Since the beginning of the year, BitTorrent (CCC:BTT-USD) has gained about 2,700%. Even by the standards of an absolutely roaring cyrptocurrency ecosystem, the rise in BTT has been extraordinary.
The question, however, is why BitTorrent has risen so steadily. Truthfully, it’s a tough question to answer.
As far as the coin itself goes, nothing really has changed. BitTorrent coin was launched in early 2019, after the Tron Foundation acquired BitTorrent, a longstanding peer-to-peer (P2P) file-sharing service. That same year, BitTorrent Speed was introduced, which promised to use the token to improve download speeds and sharing on the network.
No one really cared. Coming into 2021, BTT was valued at less than three one-hundredths of a penny.
They care now. But it certainly looks like they care because altcoins of all stripes have gone nuts, and traders are filled with speculative fever. The same crypto that was worth almost nothing five months ago now is worth…well, still almost nothing, at a little over seven-tenths of a cent.
That said, understanding the supply of the coin, BitTorrent already has a significant market value. Predictions out there for more explosive upside defy any reasonable logic.
There are legitimate arguments for leading cryptocurrencies like Bitcoin (CCC:BTC-USD) and Ethereum (CCC:ETH-USD), even if personally I’m not sold on either. Other altcoins have promise as well.
But BitTorrent is getting bought because it looks cheap and keeps going up. That can’t last forever.
The Math for BitTorrent
There’s something extremely important to understand about BitTorrent: it has a massive supply. There already are 990 billion coins in existence.

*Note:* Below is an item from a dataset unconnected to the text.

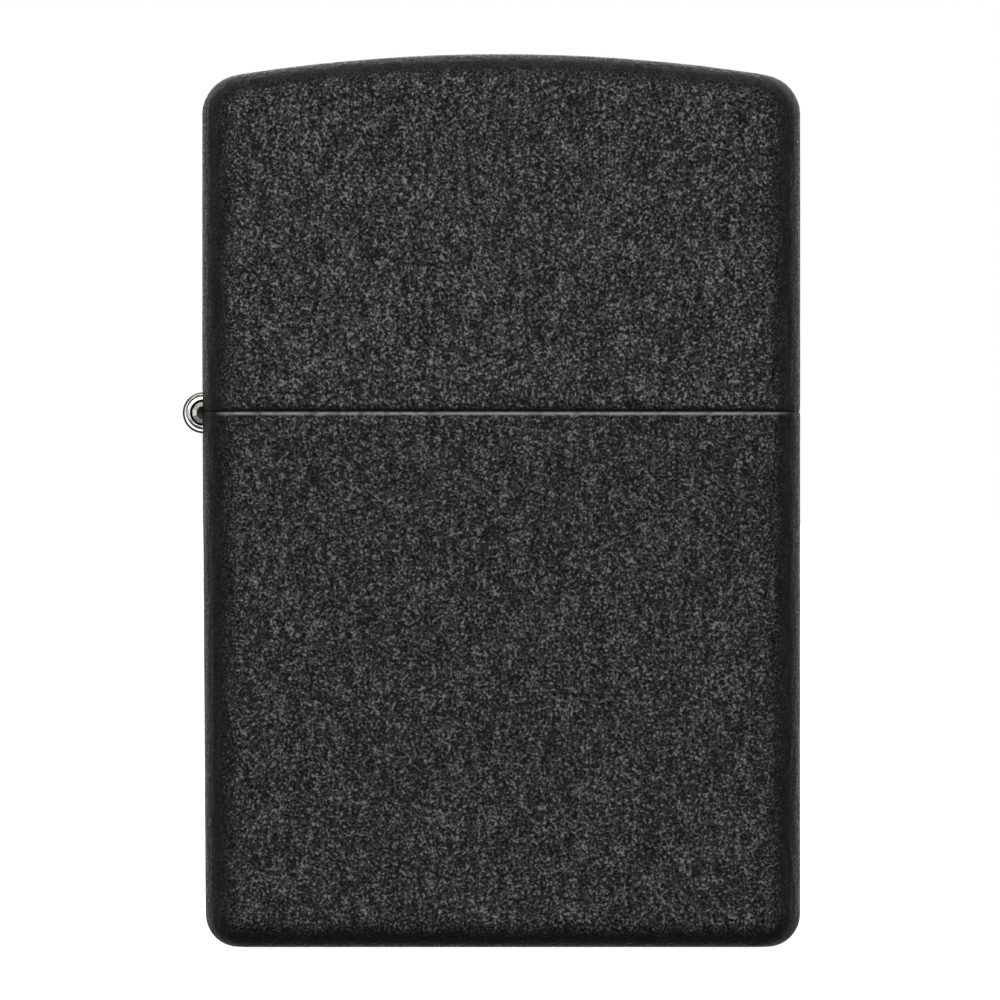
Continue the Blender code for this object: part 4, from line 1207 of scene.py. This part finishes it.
def build_packing(cotton):
    """Five tufts of cotton wadding, swollen against each other and lumpy like pulled wool."""
    for number in range(1, 6):
        node = f"packing_{number}"
        low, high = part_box(node)
        inset = Vector((0.5, 0.5, 0.5)) * MM
        piece = to_object(f"cotton_tuft_{number}", block(low + inset, high - inset))
        bevel(piece, 1.5 * MM, 5, angle=30)
        swell(piece, TUFT_CELL, 0.45 * MM)
        modify(piece, "SUBSURF", levels=1, render_levels=1)
        seed = Vector((number * 3.1, number * 1.7, 0))
        for vertex in piece.data.vertices:
            lump = noise.fractal(vertex.co / MM * 0.55 + seed, 0.9, 2.1, 4)
            vertex.co += vertex.normal * (lump * 0.3 - 0.12) * MM
            for axis in range(3):
                vertex.co[axis] = min(max(vertex.co[axis], low[axis]), high[axis])
        finish_piece(piece, [cotton], "insert", node, 80)


def build_felt(felt):
    """The felt that closes the tank's foot, with soft edges and a hole over the flint screw."""
    low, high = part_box("felt_pad")
    corner = TANK_CORNER - TANK_WALL - 0.15 * MM
    soft, steps, cap_rows = 0.45 * MM, 6, 12
    rings = []
    for side, face_z in ((1, high.z), (-1, low.z)):
        part = []
        for i in range(steps + 1):
            angle = math.pi / 2 * i / steps
            inset = soft * (1 - math.cos(angle))
            z = face_z - side * soft + side * soft * math.sin(angle)
            border = rounded_outline(high.x - inset, high.y - inset, corner - inset, 6, 60, 10)
            part.append([(x, y, z) for x, y in border])
        for i in range(1, cap_rows):
            part.append(towards_middle(border, high.x - high.y, i / cap_rows, flat_end(face_z)))
        rings += part[::-1] if side > 0 else part
    bm = bmesh.new()
    skin(bm, rings, "strips")
    bm.normal_update()
    for vert in bm.verts:
        lump = noise.fractal(vert.co / MM * 1.1, 0.9, 2.0, 3)
        vert.co -= vert.normal * (0.05 * MM + 0.06 * MM * lump)
    piece = to_object("felt_sheet", bm)
    cut(piece, rod(3.4 * MM, -THROUGH, THROUGH, (WHEEL.x, 0, 0), "Z", 64))
    bevel(piece, 0.3 * MM, 3, angle=55)
    finish_piece(piece, [felt], "insert", "felt_pad", 80)


# ---- stage


CAMERA_LENS = 200  # millimetres, on a sensor of 36
SENSOR = 36
FRAME_WIDTH = 63.97 * MM  # what the frame takes in at the case's widest part
VIEW_CENTRE = Vector((-0.08 * MM, -3.6 * MM, 28.54 * MM))


def build_camera():
    data = bpy.data.cameras.new("camera")
    data.lens = CAMERA_LENS
    data.sensor_width = SENSOR
    data.clip_start = 0.01
    data.clip_end = 100
    camera = bpy.data.objects.new("camera", data)
    distance = FRAME_WIDTH * CAMERA_LENS / SENSOR
    camera.location = VIEW_CENTRE - Vector((0, distance, 0))
    camera.rotation_euler = (math.pi / 2, 0, 0)
    bpy.context.scene.collection.objects.link(camera)
    bpy.context.scene.camera = camera


def build_floor():
    """A pale floor, seen only from above, that throws no light back at the object."""
    bm = bmesh.new()
    bmesh.ops.create_circle(bm, cap_ends=True, segments=96, radius=6.0)
    bmesh.ops.translate(bm, verts=bm.verts, vec=(0, 0, -0.02 * MM))
    floor = to_object("floor", bm)
    if floor.data.polygons[0].normal.z < 0:
        floor.data.flip_normals()
    graph = Graph("pale_floor", Roughness=0.9, Emission_Strength=0.9)
    graph.shader.inputs["Base Color"].default_value = (0.8, 0.8, 0.8, 1)
    graph.shader.inputs["Emission Color"].default_value = (1, 1, 1, 1)
    clear = graph.add("BsdfTransparent", {}).outputs["BSDF"]
    below = graph.add("NewGeometry", {}).outputs["Backfacing"]
    mix = graph.add("MixShader", {0: below, 1: graph.shader.outputs["BSDF"], 2: clear})
    graph.links.new(mix.outputs["Shader"], graph.nodes["Material Output"].inputs["Surface"])
    floor.data.materials.append(graph.material)
    floor.visible_glossy = False
    floor.visible_diffuse = False


def build_world():
    """A white studio: a soft front, a brighter bank above it, dark flags at the sides and a white rear."""
    world = bpy.data.worlds.new("studio")
    bpy.context.scene.world = world
    world.use_nodes = True
    studio = Nodes(world.node_tree)
    mix, span = studio.mix, studio.span
    direction = studio.add("TexCoord", {}).outputs["Generated"]
    parts = studio.add("SeparateXYZ", {0: direction}).outputs
    across, rear, up = parts["X"], parts["Y"], parts["Z"]
    front = studio.math("MULTIPLY", rear, -1.0)
    down = studio.math("MULTIPLY", up, -1.0)
    light = mix(span(up, 0.6, 0.95), 0.05, 0.3)
    light = mix(span(down, 0.2, 0.7), light, 0.02)
    bank = studio.math("MULTIPLY", span(up, 0.08, 0.3), span(down, -0.72, -0.55))
    low_front = mix(span(down, 0.03, 0.34), 0.75, 0.08)
    lit_front = mix(bank, low_front, mix(span(across, -0.45, 0.45), 3.8, 2.4))
    light = mix(span(front, 0.62, 0.8), light, lit_front)
    light = mix(span(front, 0.97, 0.985), light, 1.6)
    rear_light = mix(span(up, -0.8, -0.3), 0.35, 1.0)
    rear_light = mix(span(up, 0.1, 0.4), rear_light, 2.2)
    light = mix(span(rear, 0.1, 0.45), light, rear_light)
    seen = studio.add("LightPath", {}).outputs["Is Camera Ray"]
    background = studio.nodes["Background"]
    studio.links.new(mix(seen, light, 1.0), background.inputs["Strength"])
    background.inputs["Color"].default_value = (1, 1, 1, 1)


def main():
    bpy.context.scene.view_settings.view_transform = "Standard"
    build_camera()
    build_world()
    build_floor()

    # The lid's paint is a lighter copy of the base's: painted light, for the lid standing in brighter
    # light from above.
    base_paint = crackle_paint("black_crackle_base", 1.0)
    lid_paint_painted_lighter = crackle_paint("black_crackle_lid_painted_lighter", 1.21)
    bare = brushed_metal("bare_inside", (0.42, 0.41, 0.4), "X", 0.42)
    plated = brushed_metal("plated_hinge", (0.78, 0.76, 0.73), "Y", 0.11, 0.03)
    dull = brushed_metal("dull_pin", (0.24, 0.235, 0.22), "X", 0.4)
    # Near-black steel for the leaves' bores and the pin's rim, as painted shade in the gap between them,
    # and for the hollow in the pin's middle.
    near_black = brushed_metal("near_black_steel", (0.045, 0.042, 0.038), "Y", 0.5)
    steel = brushed_metal("satin_steel", (0.66, 0.65, 0.63), "X", 0.27)
    upright = brushed_metal("satin_steel_upright", (0.68, 0.67, 0.65), "Z", 0.25)
    dark_steel = brushed_metal("hardened_steel", (0.24, 0.23, 0.22), "Y", 0.34)
    spring_steel = brushed_metal("spring_wire", (0.5, 0.5, 0.5), "Z", 0.22)
    brass = turned_brass()
    wadding = loose_fibres("cotton_wadding", (0.66, 0.64, 0.58), (0.9, 0.89, 0.85), 3.5, 0.12 * MM)
    felt = loose_fibres("pressed_felt", (0.48, 0.46, 0.42), (0.78, 0.76, 0.72), 5.0, 0.06 * MM)

    build_base_shell(base_paint, bare)
    build_lid_shell(lid_paint_painted_lighter, bare)
    build_leaf("leaf_of_base", "hinge_leaf_base", "base", plated, near_black, -1, (0, 2, 4))
    build_leaf("leaf_of_lid", "hinge_leaf_lid", "lid", plated, near_black, 1, (1, 3))
    build_hinge_pin(plated, dull, near_black)

    build_tank(steel)
    build_chimney(upright)
    build_rivet("wheel_axle", "wheel_rivet", steel, "Y", WHEEL_PIN, EAR_HALF_Y)
    build_rivet("cam_axle", "cam_rivet", steel, "Y", CAM_PIN, half_of("chimney").y)
    grip = (TANK_WALL + LEAF_SPRING_GAP + LEAF_SPRING) / 2
    build_rivet("spring_fixing", "spring_rivet", steel, "X", SPRING_RIVET, grip)
    build_wheel(dark_steel)
    build_cam(steel)
    build_cam_spring(spring_steel)

    build_flint_tube(brass)
    build_flint_screw(brass)
    build_flint(flint_alloy())
    build_follower(brass)
    build_flint_spring(spring_steel)

    wick_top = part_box("wick")[1].z
    build_wick(wick_cotton(wick_top - 1.2 * MM, wick_top + 2.6 * MM), brass)
    build_packing(wadding)
    build_felt(felt)


main()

So while the $0.007364 price (as of this writing) seems ridiculously cheap, BTT is anything but. It has a market capitalization over $7 billion.
That supply also lays bare how ridiculous some of the price targets for BTT are. It doesn’t sound that unreasonable on its face to expect the coin to reach $1. At that level, BitTorrent’s market cap would be just shy of $1 trillion. (Bitcoin’s market cap at the moment is $1.1 trillion.)
There are even higher price targets out there, with one site positing the coin could reach $5. Yes, that analyst expects the path to take five years; but we’re still talking nearly 68,000% returns and a market capitalization near $5 trillion.
For reference’s sake, the entire crypto ecosystem hit a $2 trillion market cap for the first time last month.
What Does BTT Offer?
We’ve seen this with multiple altcoins, most notably Dogecoin (CCC:DOGE-USD), where the price targets just happen to coincide with round-dollar figures. The supply problem for BTT should make clear how aggressive, if not silly, to have even a $1 price target.
But so should the actual use case for BitTorrent. There really isn’t one at the moment. Yes, Tron speaks to an incentive-based ecosystem that should improve download speed.
Of course, that is the same offering released in 2019, at which crypto investors yawned. Nor does download speed, in an era of gigabit Internet, seem a massive problem that needs to be solved.
Tron also claims that BTT powers DApps, among them DLive. But DLive is basically a third-tier version of Alphabet (NASDAQ:GOOG,NASDAQ:GOOGL) property YouTube or Amazon.com (NASDAQ:AMZN) streaming site Twitch. The site briefly hosted a number of right-wing commentators banned from more mainstream platforms, but removed several after the riots at the U.S. Capitol on Jan. 6.
Meanwhile, streamers on DLive aren’t paid in BitTorrent, but in “lemons,” though the platform does offer staking rewards for BTT.
Yes, There’s A Bubble
There just isn’t much here. There certainly doesn’t seem to be enough to support a $7 billion market cap.
Tron itself has a somewhat sketchy past, as Mark Hake, CFA noted on this site. That article built off reporting by The Verge last year, which called Tron’s head, Justin Sun, the “Hype Man of the Century.” (Before that, Sun was best known for spending $4.6 million to have dinner with Berkshire Hathaway (NYSE:BRK.A,NYSE:BRK.B) leader Warren Buffett.)
BitTorrent itself, which Sun purchased for over $100 million in 2018, generally has focused on piracy. It’s difficult to see how that history squares with a $7 billion market cap for BTT. Obviously, the token and the business are not the same thing, but the monetary value of the token derives from the practical value of the token.
Is the practical value of BTT anything more than anonymized piracy? At the moment, there’s not much evidence that it is.
That doesn’t equate to a $1 trillion or $5 trillion market cap. It doesn’t even support the current price. The rally’s been huge, and in this environment it doesn’t have to stop immediately. But barring drastic changes, it will stop — and reverse.
On the date of publication, Vince Martin held a long position in AMZN.